WRITTEN INSTRUCTION.
Every line from the first one to the line containing "SPACE_MARGIN = 0.0006" should be echoed exactly; leave out the rest.
^^^^^^^^
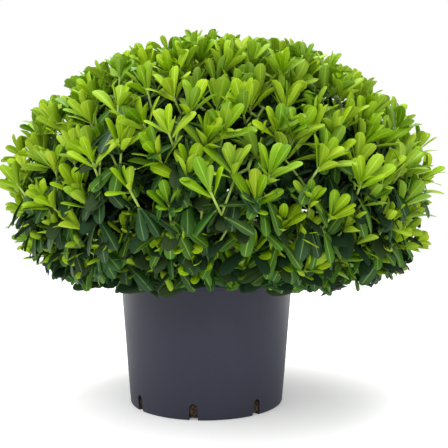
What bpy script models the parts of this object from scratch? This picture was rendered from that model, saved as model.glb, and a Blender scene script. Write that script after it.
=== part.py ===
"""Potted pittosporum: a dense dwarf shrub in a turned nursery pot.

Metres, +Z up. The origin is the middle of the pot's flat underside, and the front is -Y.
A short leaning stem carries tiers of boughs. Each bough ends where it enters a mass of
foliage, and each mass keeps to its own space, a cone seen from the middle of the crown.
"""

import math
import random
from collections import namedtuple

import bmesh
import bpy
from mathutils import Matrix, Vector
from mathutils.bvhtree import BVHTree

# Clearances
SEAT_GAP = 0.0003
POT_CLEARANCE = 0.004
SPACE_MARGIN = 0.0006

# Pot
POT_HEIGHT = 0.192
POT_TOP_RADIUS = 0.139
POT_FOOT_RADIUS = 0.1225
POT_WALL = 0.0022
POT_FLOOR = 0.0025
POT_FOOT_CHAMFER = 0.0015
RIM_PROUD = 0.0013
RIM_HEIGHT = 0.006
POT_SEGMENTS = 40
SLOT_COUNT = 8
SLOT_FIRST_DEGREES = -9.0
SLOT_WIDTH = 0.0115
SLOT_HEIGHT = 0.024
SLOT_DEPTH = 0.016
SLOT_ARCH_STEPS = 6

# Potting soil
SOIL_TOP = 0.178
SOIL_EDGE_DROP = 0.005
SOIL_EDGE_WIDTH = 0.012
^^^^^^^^
SOLUTION.
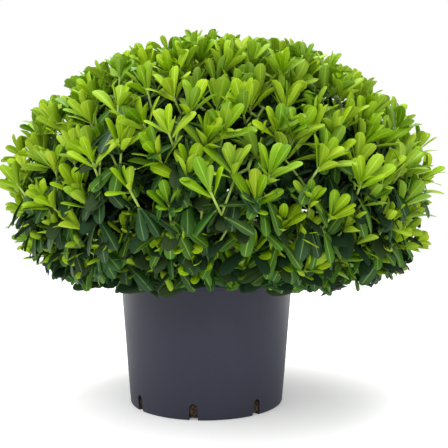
What bpy script models the parts of this object from scratch? This picture was rendered from that model, saved as model.glb, and a Blender scene script. Write that script after it.
=== part.py ===
"""Potted pittosporum: a dense dwarf shrub in a turned nursery pot.

Metres, +Z up. The origin is the middle of the pot's flat underside, and the front is -Y.
A short leaning stem carries tiers of boughs. Each bough ends where it enters a mass of
foliage, and each mass keeps to its own space, a cone seen from the middle of the crown.
"""

import math
import random
from collections import namedtuple

import bmesh
import bpy
from mathutils import Matrix, Vector
from mathutils.bvhtree import BVHTree

# Clearances
SEAT_GAP = 0.0003
POT_CLEARANCE = 0.004
SPACE_MARGIN = 0.0006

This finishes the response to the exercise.